As the global energy market tightens, the Department of Energy has announced plans to repurchase 6 million barrels of oil for the Strategic Petroleum Reserve (SPR). The reserve that has been used and abused by the Biden administration has been a grand experiment in government intervention and market manipulation. While they may have had some success lowering prices in the short run, it has led to chronic underinvestment in the hydrocarbons sector and has caused OPEC and mainly Saudi Arabia to view the US from more of an adversarial relationship. The group sees action by the Biden administration to use the SPR as a political weapon as an existential threat to their economy. While some say the release was justified because of the war in Ukraine, the truth is that the Biden Administration started releasing oil from the reserve long before the war started.
President Biden did vow to make Saudi Arabia a ‘pariah state' and now Saudi Arabia is forming new alliances that can be directly attributable to President Biden's failed foreign policies. Not only did he fail to derail a costly war in Ukraine, Biden's messy go-it-alone Afghanistan pull-out had many of its allies left wondering whether they could trust our country. Maybe some cluster bombs can fix that. Saudi Arabia looked for new allies and moved to join the Shanghai Cooperation Organization (SCO) moving closer to China along with India, Iran, Kazakhstan, Kyrgyzstan, Pakistan, Tajikistan and Uzbekistan as members. Also, Saudi Arabia was not pleased with actions to put price caps on Russian oil, an idea that was touted by the US but really failed to limit Russian oil exports. And now the SPR oil market placebo is going to come to an end as this week should be the final release from the government-mandated agreement to sell off oil to raise money for the budget. Now the buyback begins, and the market should further tighten.
Yet Javier Blas at Bloomberg points out that we are seeing a new production boom, not in the US but in China. Blas writes that they are “spending billions of dollars via its state-owned energy giants China National Petroleum Corp. (CNPC), China Petroleum (OTC:SNPTY) & Chemical Corp. (Sinopec (OTC:SHIIY)) and Cnooc Ltd., Beijing has been able to reverse the decline in domestic oil production that started in 2015, lifting output this year to a near all-time high. In doing so, the country is somewhat damping the need to buy crude overseas, complicating the efforts of Saudi Arabia and its OPEC+ allies to control the market. From the low point in 2018 to the peak in 2023, China has added more than 600,000 barrels a day of extra production – crude than some OPEC+ nations generate daily. Pumping about 4.3 million barrels a day now, China is again the world’s fifth-largest oil producer, only behind the US, Saudi Arabia, Russia and Canada, and ahead of Iraq. The recovery reflects the high priority Beijing places on energy security, having directed its state-owned companies to lift domestic spending in 2019, when the country launched the so-called “Seven-Year Exploration and Production Increase Action Plans.” China wanted to raise its production because they were getting concerned about becoming too dependent on foreign sources of oil.

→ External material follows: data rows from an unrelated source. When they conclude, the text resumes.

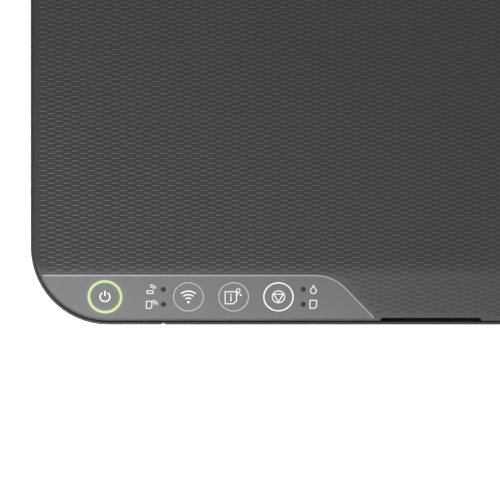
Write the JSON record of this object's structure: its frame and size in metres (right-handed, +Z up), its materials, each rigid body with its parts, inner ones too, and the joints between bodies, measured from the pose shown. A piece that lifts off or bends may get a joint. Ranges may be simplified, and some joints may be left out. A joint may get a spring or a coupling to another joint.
{
  "type": "inkjet printer",
  "caption": "Compact desktop inkjet printer with a hinged top cover, sloping button panel, rear sheet feeder, front tray and refillable ink tank.",
  "frame": {"origin": "middle of the footprint, on the surface it stands on", "axes": "+X to the user's right, -Y the front, +Z up"},
  "size_m": [0.375, 0.347, 0.169],
  "materials": {
    "casing": "fine spark texture",
    "cover_plastic": "moulded woven texture",
    "panel_gloss": "smooth satin insert",
    "key_plastic": "smooth satin, printed symbol",
    "light_guide": "translucent green",
    "lamp_lens": "smoked",
    "rubber": "matt",
    "steel": "zinc-plated sheet",
    "shaft_steel": "ground",
    "brass": "machined",
    "gear_plastic": "natural acetal",
    "black_abs": "moulded",
    "grey_abs": "moulded",
    "clear_plastic": "clear",
    "circuit_board": "green solder mask",
    "motor_can": "plated can",
    "belt_rubber": "toothed",
    "cork": "cork-filled rubber",
    "cap_black": "soft cap",
    "cap_cyan": "soft cap",
    "cap_magenta": "soft cap",
    "cap_yellow": "soft cap"
  },
  "bodies": {
    "chassis": {"lower_case": "casing", "rubber_feet": "rubber", "case_screws": "steel", "upper_housing": "casing", "rear_cover": "casing", "front_fascia": "casing", "main_frame": "steel", "platen": "black_abs", "feed_motor": "motor_can", "pinch_arms": "black_abs", "star_wheel_bar": "black_abs", "drive_belt": "belt_rubber", "carriage_motor": "motor_can", "encoder_strip": "clear_plastic", "capping_base": "black_abs", "suction_pump": "grey_abs", "feed_frame": "black_abs", "separation_pad": "cork", "ink_tank": "clear_plastic", "ac_inlet": "black_abs", "usb_port": "steel", "main_board": "circuit_board", "power_supply": "black_abs"},
    "cover": {"printer_cover": "cover_plastic", "hinge_pins": "shaft_steel", "control_panel": "panel_gloss", "power_light_ring": "light_guide", "indicator_lenses": "lamp_lens", "panel_board": "circuit_board"},
    "power_key": {"power_button": "key_plastic"},
    "wireless_key": {"wireless_button": "key_plastic"},
    "status_key": {"status_button": "key_plastic"},
    "stop_key": {"stop_button": "key_plastic"},
    "feed_shaft": {"feed_roller": "shaft_steel", "feed_gear": "gear_plastic", "encoder_disc": "clear_plastic"},
    "idler": {"idler_gear": "gear_plastic"},
    "eject_shaft": {"eject_roller": "black_abs"},
    "motor_shaft": {"motor_pinion": "brass"},
    "pinch_set": {"pinch_rollers": "gear_plastic"},
    "star_shaft": {"star_wheels": "shaft_steel"},
    "carriage": {"carriage_body": "black_abs", "print_head": "grey_abs"},
    "belt_drive": {"drive_pulley": "gear_plastic"},
    "belt_idler": {"idler_pulley": "gear_plastic"},
    "nozzle_cap": {"cap_holder": "grey_abs"},
    "hopper": {"hopper_plate": "black_abs"},
    "pickup": {"pickup_roller": "rubber"},
    "left_guide": {"left_edge_guide": "casing"},
    "right_guide": {"right_edge_guide": "casing"},
    "support": {"paper_support": "casing"},
    "support_top": {"support_extension": "casing"},
    "guard": {"feeder_guard": "casing"},
    "tray": {"output_tray": "casing"},
    "tray_front": {"tray_extension": "casing"},
    "stopper": {"paper_stopper": "casing"},
    "cap_black": {"tank_cap_black": "cap_black"},
    "cap_cyan": {"tank_cap_cyan": "cap_cyan"},
    "cap_magenta": {"tank_cap_magenta": "cap_magenta"},
    "cap_yellow": {"tank_cap_yellow": "cap_yellow"}
  },
  "joints": [
    {"name": "cover_hinge", "type": "hinge", "parent": "chassis", "child": "cover", "pos_m": [0, 0.084, 0.1555], "axis": [-1, 0, 0], "range_deg": [0, 60]},
    {"name": "power_press", "type": "slide", "parent": "cover", "child": "power_key", "axis": [0, 0.2957, -0.9553], "range_m": [0, 0.0006], "stiffness_N_per_m": 2500},
    {"name": "wireless_press", "type": "slide", "parent": "cover", "child": "wireless_key", "axis": [0, 0.2957, -0.9553], "range_m": [0, 0.0006], "stiffness_N_per_m": 2500},
    {"name": "status_press", "type": "slide", "parent": "cover", "child": "status_key", "axis": [0, 0.2957, -0.9553], "range_m": [0, 0.0006], "stiffness_N_per_m": 2500},
    {"name": "stop_press", "type": "slide", "parent": "cover", "child": "stop_key", "axis": [0, 0.2957, -0.9553], "range_m": [0, 0.0006], "stiffness_N_per_m": 2500},
    {"name": "feed_spin", "type": "hinge", "parent": "chassis", "child": "feed_shaft", "pos_m": [0, 0.034, 0.06], "axis": [1, 0, 0], "continuous": true},
    {"name": "idler_spin", "type": "hinge", "parent": "chassis", "child": "idler", "pos_m": [0, -0.00134, 0.05312], "axis": [1, 0, 0], "continuous": true},
    {"name": "eject_spin", "type": "hinge", "parent": "chassis", "child": "eject_shaft", "pos_m": [0, -0.034, 0.061], "axis": [1, 0, 0], "continuous": true},
    {"name": "motor_spin", "type": "hinge", "parent": "chassis", "child": "motor_shaft", "pos_m": [0, 0.05063, 0.0504], "axis": [1, 0, 0], "continuous": true},
    {"name": "pinch_spin", "type": "hinge", "parent": "chassis", "child": "pinch_set", "pos_m": [0, 0.034, 0.06915], "axis": [1, 0, 0], "continuous": true},
    {"name": "star_spin", "type": "hinge", "parent": "chassis", "child": "star_shaft", "pos_m": [0, -0.034, 0.07065], "axis": [1, 0, 0], "continuous": true},
    {"name": "carriage_travel", "type": "slide", "parent": "chassis", "child": "carriage", "axis": [-1, 0, 0], "range_m": [0, 0.25]},
    {"name": "drive_pulley_spin", "type": "hinge", "parent": "chassis", "child": "belt_drive", "pos_m": [-0.15, 0.0436, 0.111], "axis": [0, 1, 0], "continuous": true},
    {"name": "idler_pulley_spin", "type": "hinge", "parent": "chassis", "child": "belt_idler", "pos_m": [0.177, 0.0436, 0.111], "axis": [0, 1, 0], "continuous": true},
    {"name": "cap_press", "type": "slide", "parent": "chassis", "child": "nozzle_cap", "axis": [0, 0, 1], "range_m": [-0.003, 0], "stiffness_N_per_m": 1000, "springref_m": 0.002},
    {"name": "hopper_swing", "type": "hinge", "parent": "chassis", "child": "hopper", "pos_m": [0, 0.13096, 0.11969], "axis": [1, 0, 0], "range_deg": [0, 4], "stiffness_Nm_per_rad": 1, "springref_deg": -5.73},
    {"name": "pickup_spin", "type": "hinge", "parent": "chassis", "child": "pickup", "pos_m": [0, 0.09029, 0.06], "axis": [1, 0, 0], "continuous": true},
    {"name": "left_guide_slide", "type": "slide", "parent": "chassis", "child": "left_guide", "axis": [1, 0, 0], "range_m": [0, 0.055]},
    {"name": "right_guide_slide", "type": "slide", "parent": "chassis", "child": "right_guide", "axis": [1, 0, 0], "range_m": [-0.055, 0]},
    {"name": "support_slide", "type": "slide", "parent": "chassis", "child": "support", "axis": [0, 0.342, 0.9397], "range_m": [0, 0.085]},
    {"name": "support_top_slide", "type": "slide", "parent": "support", "child": "support_top", "axis": [0, 0.342, 0.9397], "range_m": [0, 0.08]},
    {"name": "guard_hinge", "type": "hinge", "parent": "chassis", "child": "guard", "pos_m": [0, 0.0996, 0.156], "axis": [1, 0, 0], "range_deg": [0, 95]},
    {"name": "tray_slide", "type": "slide", "parent": "chassis", "child": "tray", "axis": [0, -1, 0], "range_m": [0, 0.105]},
    {"name": "tray_front_slide", "type": "slide", "parent": "tray", "child": "tray_front", "axis": [0, -1, 0], "range_m": [0, 0.095]},
    {"name": "stopper_fold", "type": "hinge", "parent": "tray_front", "child": "stopper", "pos_m": [0, -0.1703, 0.0113], "axis": [1, 0, 0], "range_deg": [0, 90]},
    {"name": "cap_lift_black", "type": "slide", "parent": "chassis", "child": "cap_black", "axis": [0, 0, 1], "range_m": [0, 0.012]},
    {"name": "cap_lift_cyan", "type": "slide", "parent": "chassis", "child": "cap_cyan", "axis": [0, 0, 1], "range_m": [0, 0.012]},
    {"name": "cap_lift_magenta", "type": "slide", "parent": "chassis", "child": "cap_magenta", "axis": [0, 0, 1], "range_m": [0, 0.012]},
    {"name": "cap_lift_yellow", "type": "slide", "parent": "chassis", "child": "cap_yellow", "axis": [0, 0, 1], "range_m": [0, 0.012]}
  ],
  "couplings": [
    {"joint": "idler_spin", "follows": "feed_spin", "ratio": -0.66667},
    {"joint": "eject_spin", "follows": "feed_spin", "ratio": 1.2},
    {"joint": "motor_spin", "follows": "feed_spin", "ratio": -3},
    {"joint": "pinch_spin", "follows": "feed_spin", "ratio": -2},
    {"joint": "star_spin", "follows": "feed_spin", "ratio": -1.3333},
    {"joint": "drive_pulley_spin", "follows": "carriage_travel", "rad_per_m": 177.94},
    {"joint": "idler_pulley_spin", "follows": "carriage_travel", "rad_per_m": 177.94},
    {"joint": "right_guide_slide", "follows": "left_guide_slide", "ratio": -1}
  ]
}
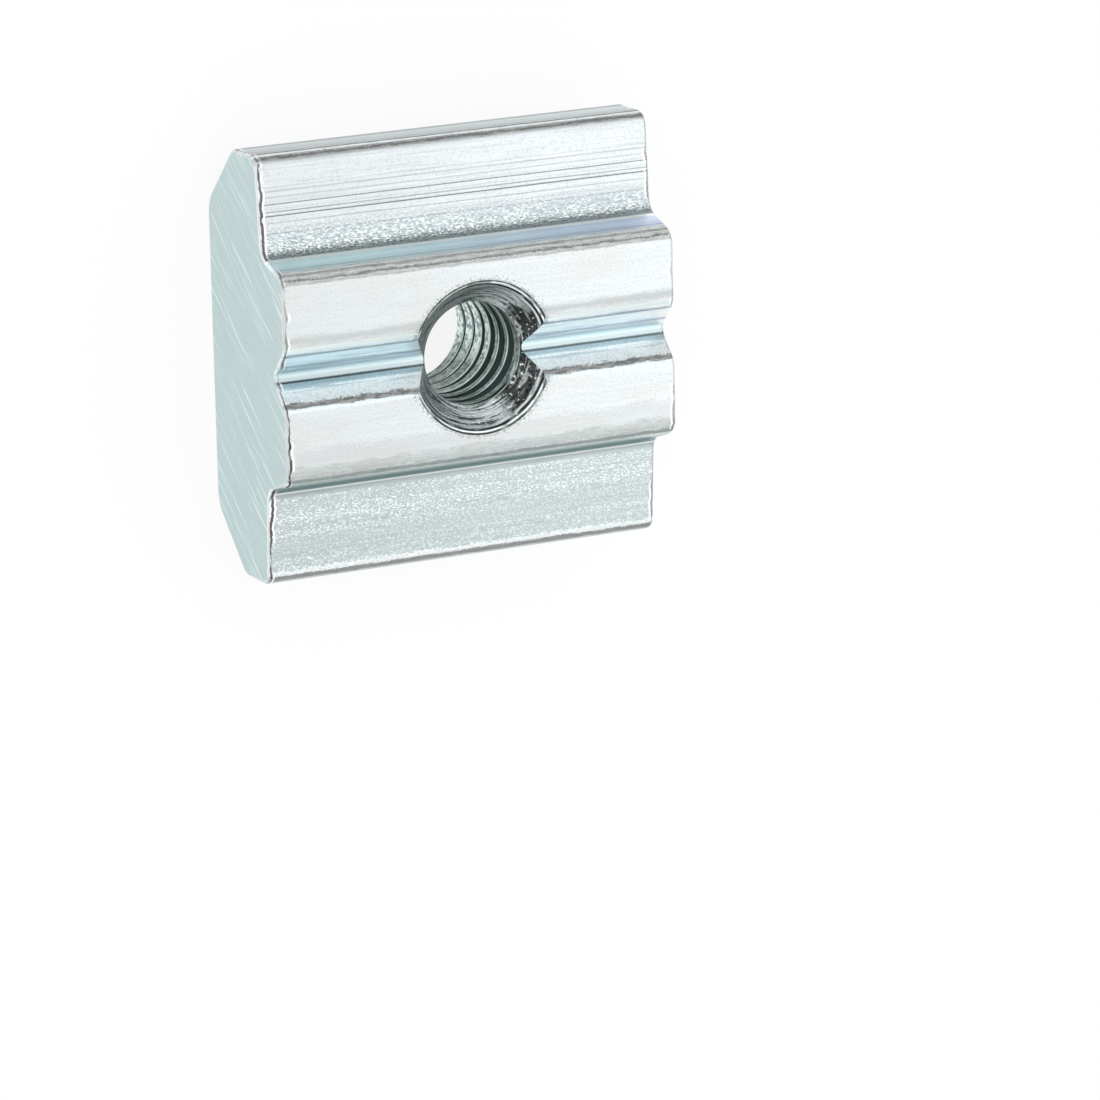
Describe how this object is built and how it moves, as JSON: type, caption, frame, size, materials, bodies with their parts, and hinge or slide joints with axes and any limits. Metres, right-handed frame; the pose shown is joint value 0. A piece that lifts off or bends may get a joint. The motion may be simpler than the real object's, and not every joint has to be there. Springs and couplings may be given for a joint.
{
  "type": "t slot nut",
  "caption": "Slide-in nut for a T-slot profile: drawn T-section steel block with a grooved boss, sloped shoulders, chamfered back and a countersunk, tapped through hole.",
  "frame": {"origin": "middle of the flat back, on the axis of the threaded hole", "axes": "+X along the slot that the nut slides in, +Y across the flange, +Z along the threaded hole, out of the slot side with the boss"},
  "size_m": [0.017, 0.017, 0.0067],
  "materials": {
    "zinc_plated_steel": "bright blue-white zinc plate over drawn, sawn and tumbled steel"
  },
  "bodies": {
    "root": {"nut_body": "zinc_plated_steel"}
  },
  "joints": []
}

Oil markets are pulling back a little bit after its incredible breakout week last week. Data out of China seems to suggest that they’re going into a deflationary environment and it’s raising concerns about the global economy. More than likely if the deflationary trends continue in China, they will be forced to stimulate the economy. That should be bullish for oil and not bearish. Reuters reported that Mexican oil company Pemex estimates that a deadly fire on a major offshore platform off the southern edge of the Gulf of Mexico has led to the loss of 700,000 barrels of crude oil production so far, while one person remains missing, the CEO of the state company, Octavio Romero, said on Saturday. Reports do say that production has come back online except for 100k. Prayers for those who are lost.
Natural Gas is getting a bounce. EBW Analytics says that the NYMEX front-month contract lost ground every day last week as production readings surged higher into early July. While prospects of diminishing supply recently boosted natural gas, the returning gusher of production flipped the nascent bullish narrative lower. Key technical support at the August contract 20-day moving average at $2.568/MMBtu held on a closing basis and could still offer chances for a bounce higher—particularly if heat intensifies. Near-term price risks remain biased in a bearish direction, however.